1967 - The Referendum
by Tim Rowse
FCAATSI delegation canvassing parliamentarians, April 1967 (National Museum of Australia).

N egotiating their Federal compact in the 1890s, the six Australian colonies agreed that the Commonwealth government should be given power to pass laws about any race other than ‘the aboriginal race.’ Between the world wars, advocates of Indigenous interests (including the Yorta Yorta man William Cooper) argued that the well-being of Indigenous Australians in all States should be a Commonwealth responsibility. In 1944 voters rejected a referendum proposal that would have transferred fourteen powers to the Commonwealth, one of them the power relating to ‘the people of the aboriginal race.’

In the 1950s and 1960s lobby groups such as the Federal Council for the Advancement of Aborigines and Torres Strait Islanders continued to campaign for the Commonwealth to acquire this power. In 1966 Federal Liberal backbencher William Charles Wentworth proposed two constitutional amendments. In the first, words in section 51 (xxvi) that excluded ‘the aboriginal race’ from Commonwealth powers would be deleted and replaced by words allowing the Commonwealth to make laws for the ‘advancement of the aboriginal natives of the Commonwealth of Australia.’ Wentworth’s second proposal was to add a new section 117A that would make racial discrimination by the Commonwealth or States unlawful, unless it was ‘for the special benefit of the aboriginal natives of the Commonwealth of Australia.’

The Liberal–Country Party coalition government and the Australian Labor Party Opposition did not endorse Wentworth’s package; his bill lapsed.

Right Wrongs: The 1967 Referendum leaflet (SLSA).
After the 1966 election government and the Opposition agreed on a new package that retained a version of Wentworth’s first point but replaced his second point with a proposal to remove section 127: ‘in reckoning the numbers of people of the Commonwealth … aboriginal natives shall not be counted.’ Appealing to values of equality and inclusion, the bipartisan ‘Yes’ campaign triumphed on 27 May 1967.

Amending section 51 gave the Commonwealth power to legislate about ‘the Aboriginal race’ in any State. Though it did not mandate any particular policy, it did intensify public interest in ‘Aboriginal issues.’ Australian governments have rarely used the ‘race power,’ but the constitutional validity of the Commonwealth Native Title Act 1993 rests on it.

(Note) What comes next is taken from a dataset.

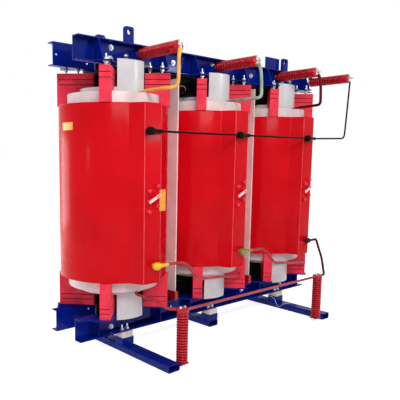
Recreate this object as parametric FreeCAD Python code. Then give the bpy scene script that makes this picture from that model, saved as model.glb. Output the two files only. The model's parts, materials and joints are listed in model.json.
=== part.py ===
import FreeCAD, Part
import math
import os

os.makedirs("parts", exist_ok=True)
Vec = FreeCAD.Vector

# Core, whose window sets the height of everything wound on it
core_window = 1132.0
coil_pitch = 683.0
yoke_half_depth = 88.0
yoke_overhang = 125.0
yoke_height = 200.0
limb_half_width = 108.0
limb_wide_half = 125.0
limb_wide_depth = 60.0
sheet = 4.0
yoke_half_length = coil_pitch + yoke_overhang

# Clamping beams, which are channels with their flanges turned away from the core
beam_overhang = 323.0
beam_height = 120.0
beam_wall = 6.0
flange_width = 53.0
pad_height = 32.0
rail_height = 40.0
beam_half_length = coil_pitch + beam_overhang
web_inner = yoke_half_depth + sheet
web_outer = web_inner + beam_wall
flange_tip = web_inner + flange_width
lower_beam_z = 2 * rail_height + pad_height
lower_yoke_z = lower_beam_z + beam_wall
window_foot = lower_yoke_z + yoke_height
upper_yoke_z = window_foot + core_window
upper_beam_z = upper_yoke_z + 94
beam_top = upper_beam_z + beam_height

# Coils, which stand in a row along X with their axes at y = 0
coil_centres = {"a": -coil_pitch, "b": 0.0, "c": coil_pitch}
tube_bore = 178.0
tube_wall = 8.0
inner_duct = 14.0
inner_wall = 53.0
outer_duct = 9.0
outer_wall = 38.0
winding_end_gap = 106.0
inner_end_gap = 47.0
tube_end_gap = 19.0
tab_overlap = 123.0
tab_middle = 94.5
tab_half_angle = 26.8
tube_radius = tube_bore + tube_wall
inner_bore = tube_radius + inner_duct
inner_radius = inner_bore + inner_wall
winding_bore = inner_radius + outer_duct
winding_radius = winding_bore + outer_wall
winding_mid = window_foot + core_window / 2
winding_top = upper_yoke_z - winding_end_gap
winding_bottom = window_foot + winding_end_gap
ring_top = upper_yoke_z - inner_end_gap
ring_foot = window_foot + inner_end_gap
tube_top = upper_yoke_z - tube_end_gap
tube_foot = window_foot + tube_end_gap

# Boss on the front of each winding, with places measured from the coil's axis
boss_depth = 56.0
boss_face = -(winding_radius + boss_depth)
boss_left = -75.0
boss_right = 37.0
boss_foot_left = -118.0
boss_foot_right = 68.0
boss_edge_round = 9.0

# Support blocks on the coil's diagonals
block_width = 57.0
block_lip = 9.0
block_outer = winding_radius + block_lip
block_inner = tube_radius - 14
block_gap = 23.0
groove_depth = 3.0
groove_height = 4.0
groove_places = (35.0, 62.0)
stud_places = (block_inner + 25, block_outer - 45)
diagonal = block_outer / math.sqrt(2)

# Feet
rail_width = 80.0
rail_wall = 4.0
rail_corner = 8.0
rail_reach = boss_face - 174
rail_rear = flange_tip + 13
rail_centres = {"left": -(coil_pitch + 16), "middle": -3.0, "right": coil_pitch + 17}
foot_front = -(flange_tip + 11)
foot_length = 70.0
pad_inset = 4.0

# Ribbed insulators
rib_radius = 31.0
neck_radius = 27.0
cap_length = 24.0
rib_count = 8
rib_share = 0.66
post_height = 288.0
post_bottom = 24.0
post_y = rail_reach + 25
post_centres = (rail_centres["left"] + 78, rail_centres["right"] - 83)
post_joint_z = post_bottom + post_height - 10
bushing_z = beam_top - 38
bushing_base = -(web_outer + beam_wall)
bushing_tip = boss_face - 44
bushing_centres = (108 - coil_pitch, 39.0, coil_pitch - 32, beam_half_length + 51)
strip_thick = 4.0
collar_reach = 35.0
collar_radius = 9.0

# Leads and their boots
phase_lead_radius = 9.0
link_lead_radius = 8.0
neutral_radius = 5.0
bend_share = 0.45
boot_radius = 20.0
boot_length = 74.0
terminal_y = boss_face - 27
upper_terminal_x = -60.0
upper_terminal_z = winding_top - 141
lower_terminal_x = -8.0
lower_terminal_z = winding_bottom + 95
nut_radius = 11.0
small_stud_radius = 6.0


def box(x0, x1, y0, y1, z0, z1):
    return Part.makeBox(x1 - x0, y1 - y0, z1 - z0, Vec(x0, y0, z0))


def rod(radius, start, end):
    along = Vec(*end) - Vec(*start)
    return Part.makeCylinder(radius, along.Length, Vec(*start), along)


def ring(outer, inner, x, z0, z1):
    shell = Part.makeCylinder(outer, z1 - z0, Vec(x, 0, z0))
    return shell.cut(Part.makeCylinder(inner, z1 - z0, Vec(x, 0, z0)))


def prism(points, along):
    corners = [Vec(*p) for p in points]
    return Part.Face(Part.makePolygon(corners + corners[:1])).extrude(Vec(*along))


def hexagon(radius, start, end):
    along = Vec(*end) - Vec(*start)
    turn = FreeCAD.Rotation(Vec(0, 0, 1), along)
    angles = [i * math.pi / 3 for i in range(6)]
    corners = [Vec(radius * math.cos(angle), radius * math.sin(angle), 0) for angle in angles]
    ends = [Vec(*start) + turn.multVec(corner) for corner in corners]
    return Part.Face(Part.makePolygon(ends + ends[:1])).extrude(along)


def save(name, shape):
    solids = shape.Solids
    print(name, len(solids), "solids", round(sum(s.Volume for s in solids) / 1000, 1), "cm3")
    shape.exportStep("parts/" + name + ".step")


def save_group(name, shapes):
    save(name, Part.Compound([s for shape in shapes for s in shape.Solids]))


# A lead is straight runs joined by tangent arcs
def bend_radius(before, corner, after):
    run_in = corner - before
    run_out = after - corner
    half_turn = run_in.getAngle(run_out) / 2
    return bend_share * min(run_in.Length, run_out.Length) / math.tan(half_turn), half_turn


def lead(name, points, radius):
    route = [Vec(*p) for p in points]
    edges = []
    position = route[0]
    length = 0.0
    for before, corner, after in zip(route, route[1:], route[2:]):
        bend, half_turn = bend_radius(before, corner, after)
        step = bend * math.tan(half_turn)
        way_in = (corner - before).normalize()
        way_out = (after - corner).normalize()
        start = corner - way_in * step
        end = corner + way_out * step
        to_centre = (way_out - way_in).normalize()
        middle = corner + to_centre * (bend / math.cos(half_turn) - bend)
        edges.append(Part.LineSegment(position, start).toShape())
        edges.append(Part.Arc(start, middle, end).toShape())
        length += (start - position).Length + 2 * half_turn * bend
        position = end
        print(name, "bend radius", round(bend, 1))
    edges.append(Part.LineSegment(position, route[-1]).toShape())
    length += (route[-1] - position).Length
    section = Part.Wire(Part.makeCircle(radius, route[0], route[1] - route[0]))
    solid = Part.Wire(edges).makePipeShell([section], True, True)
    print(name, "volume over section times length", round(solid.Volume / (math.pi * radius ** 2 * length), 4))
    return solid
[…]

Many Australians recall the 1967 referendum as the moment when Indigenous Australians began to ‘count’—that is, to be recognised as significant, and even as human. However, ‘aboriginal natives’ had been enumerated or estimated in every Commonwealth census up to and including the 1966 census. Deleting section 127 allowed these data to ‘count’ in a new way: to be included in population tables used by the Commonwealth when drawing up boundaries of House of Representative electorates. This was necessary, as in 1962 the Commonwealth had granted ‘Aboriginal natives’ the right to enrol to vote in Federal elections.

In January 2012 an expert panel on constitutional recognition of Indigenous Australians, appointed by Prime Minister Julia Gillard revived Wentworth’s package as part of a set of proposed amendments to recognise Indigenous Australians in the Constitution. Again, neither Labor nor the coalition supported putting such ‘rights’ into the Constitution. In 2014 several members of the expert panel began to propose an alternative: an advisory Indigenous Voice with a right to be heard. The Australian political elite holds firm to the view that the purpose of the Constitution is to encode the rights of States, not to specify the rights of any named section of the ‘Australian people.’